Vulcan can use up to six solid rocket motors for extra boost, allowing it to loft up to 60,000 pounds (27,000 kg) of satellites in a low orbit, or 32,000 pounds (14,500 kg) to further orbits. SpaceX's Falcon 9 and Falcon Heavy - three Falcon boosters strapped together - can put up to 140,000 pounds (63,500 kg) to low Earth orbit, or 58,860 pounds (26,700 kg) to further orbits.

ULA used the Russian-made RD-180 engines for its workhorse Atlas V, and that became a security concern in 2014 after Russia invaded Crimea. That, and the rise of SpaceX's cheaper Falcon 9, prompted Vulcan's development.

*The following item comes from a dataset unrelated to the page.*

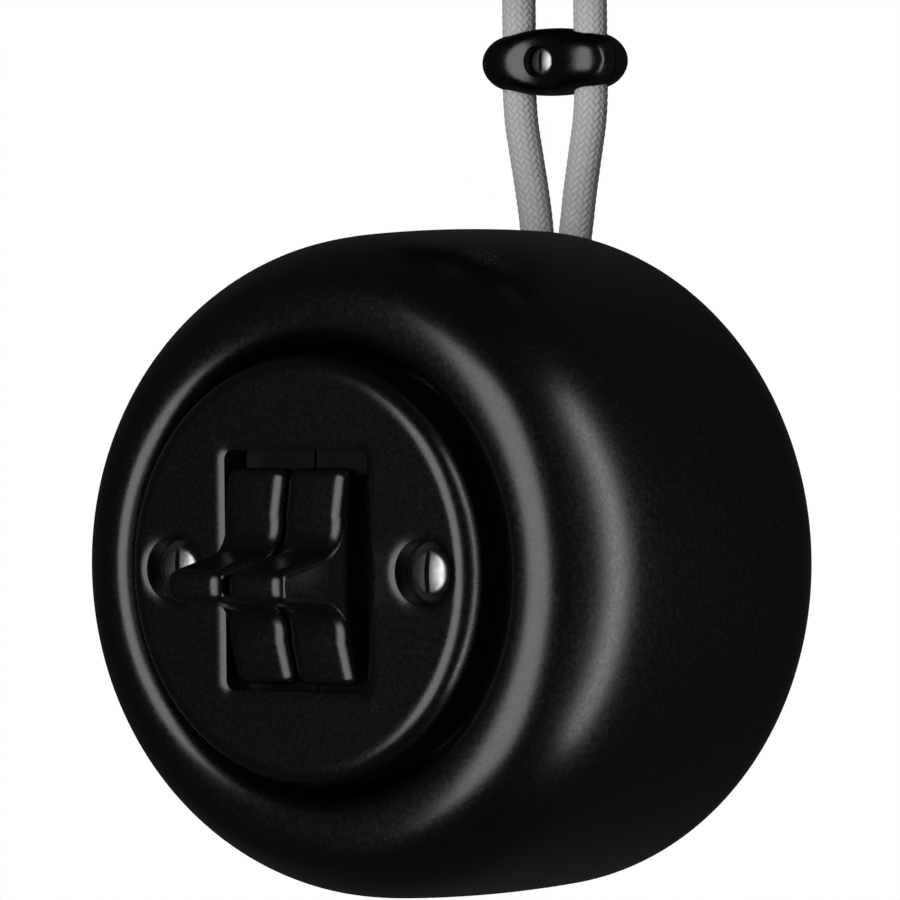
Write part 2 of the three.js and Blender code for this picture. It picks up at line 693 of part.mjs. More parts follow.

Atlas V has 17 more booked missions left before retiring. ULA had bulk-ordered its RD-180 engines before American-Russian relations collapsed following Russia's large-scale February 2022 invasion of Ukraine.

Jeff Bezos' space firm Blue Origin has effectively replaced Russia's RD-180, now supplying Vulcan's twin BE-4 engines, which roared to life on Monday and marked Blue Origin's first step into Earth's orbit. Blue Origin is building its own launcher - New Glenn - a more powerful rival to Vulcan that uses 7 BE-4 engines.

ULA plans to increase production to 25 booster rockets annually by late 2025, Bruno said. And it has roughly 100 engineers designing future upgrades to cut production costs.

Those upgrades include a plan to recover and reuse Vulcan's BE-4 engines - about 65 percent of the booster cost - using a heat shield, parachutes and a helicopter to catch them out of the air. Smaller launcher Rocket Lab has adopted a similar strategy.

Bruno said Vulcan upgrades will begin in 2025, and occur every two to three years after that. ULA will test and implement its reuse strategy for Vulcan in the midst of its Amazon Kuiper missions.